Roraima saiu da pauta dos jornais brasileiros. A crise política da Venezuela, também. O autoproclamado presidente Juan Guaidó não conseguiu sensibilizar seus compatriotas, nem mobilizar os chefes da oposição. Nicolás Maduro continua no comando do país, fazendo e desfazendo. Promove desgoverno digno de nota. Prende, tortura e censura. Exporta miséria, desalento e gente, muita gente, para toda a América do Sul. Promove uma catástrofe humanitária de bom tamanho, maior do que a que se abateu sobre os sírios.
A situação em Roraima é absoluta e totalmente crítica. Mas Boa Vista fica muito distante de Brasília, no Hemisfério Norte. Os jornalistas buscam notícias no Congresso Nacional e não na fronteira de Pacaraima, por onde entram, todos os dias, entre quatrocentos ou quinhentos venezuelanos. O Brasil constitui a última alternativa para os venezuelanos por causa do idioma. Aqui se fala português e eles falam espanhol. Os mais ricos há muito tempo venceram a barreira da língua e outros desafios e se transferiram para destinos mais atraentes, entre eles, o preferido é Miami.

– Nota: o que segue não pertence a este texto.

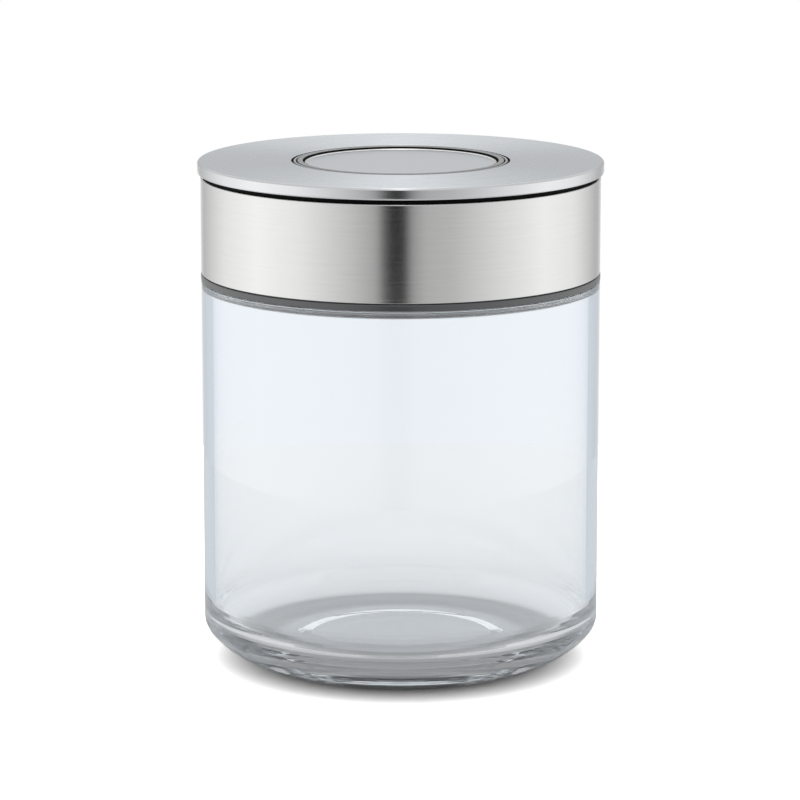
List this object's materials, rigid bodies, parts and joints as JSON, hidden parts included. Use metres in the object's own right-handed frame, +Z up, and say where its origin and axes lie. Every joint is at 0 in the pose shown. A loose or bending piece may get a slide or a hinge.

Os remediados e com maior nível de escolaridade partiram para a Colômbia, que hoje é uma economia forte e conta com o generoso auxílio norte-americano. Há perspectiva de emprego lá.
Depois, o Peru, país mais pobre, porém com economia em crescimento acima de 3% ao ano na última década. A Argentina é longe e também está em crise. Resta a alternativa do Brasil, com suas crises e problemas. Os venezuelanos sofrem com a xenofobia dos brasileiros do norte. Eles não gostam da invasão que estão sofrendo dos vizinhos. Ainda assim, pobres, índios, negros e mulatos, sem alternativas no seu país nem nos vizinhos, recorrem à última esperança, Brasil.
O migrante que chega usualmente sem documentos é recebido na fronteira por organizações da Polícia Federal, Forças Armadas, agências da Organização das Nações Unidas e organizações religiosas. Ali eles são cadastrados, recebem documentos e são vacinados. Depois disso, entram numa fila para conseguirem vaga em um dos 13 abrigos. Em Boa Vista, ficam 11 deles (um deles para indígenas) e outros dois, em Pacaraima. Um pequeno e rápido detalhe: Pacaraima é uma cidade mínima, seria o que se chama de corruptela. Santa Elena do Uiarén, no lado venezuelano da fronteira, é maior. Local de comércio de ouro lavrado nos campos naquela região dominados pela polícia de Maduro. É a moeda utilizada na compra de alimentos para a Venezuela. Tem gente ganhando bom dinheiro vendendo gêneros alimentícios ao regime de Maduro.
Em toda guerra, alguém ganha muito. Perde o povo. Os migrantes venezuelanos são carentes. Idosos, famílias com crianças e doentes conseguem algum tipo de atenção maior. Nos abrigos, onde recebem acomodação, alimentação, local para lavar roupa, vivem cerca de 6.500 pessoas em Boa Vista. Eles têm direito de usar os banheiros e receber comida. Mais de 8 mil já foram interiorizados. Ou seja, enviados para os estados brasileiros. E outras 8 mil pessoas (números que aumentam diariamente) estão morando nas ruas de Boa Vista dormindo nos parques, nas ruas, debaixo das pontes e onde mais possa haver abrigo.
A prostituição aumentou muito em Boa Vista. As venezuelanas entraram no mercado. As escolas estão abarrotadas de gente. Não há mais espaço para ninguém. E o pessoal continua chegando. O Ministério da Educação não ajuda em nada. Os políticos locais são abertamente contrários à acolhida dos vizinhos. Eles preferem fechar a fronteira. A opção agora é mandar venezuelanos de ônibus para Manaus, onde há mais voos para diversos pontos do território nacional. Mas ninguém sabe o que fazer com a leva de migrantes que continua a aparecer diariamente na fronteira. Nicolás Maduro faz discursos pomposos, mas exporta suas mazelas.
Erros de governo custam muito caro. O ministro de Relações Exteriores decidiu apoiar Guaidó, na tentativa de enfraquecer e retirar Nicolás Maduro do poder. Ao assumir essa posição, o governo brasileiro tornou-se parte ativa da oposição. Perdeu a capacidade de diálogo com a administração do país vizinho. Não há perspectiva de solução rápida dos problemas na fronteira norte. Seguir as diretrizes norte-americanas e as idiossincrasias de Donald Trump resultou nessa tragédia. A diplomacia brasileira falhou absoluta e totalmente nesse episódio. Calculou mal, previu errado e agiu no sentido inverso das necessidades nacionais.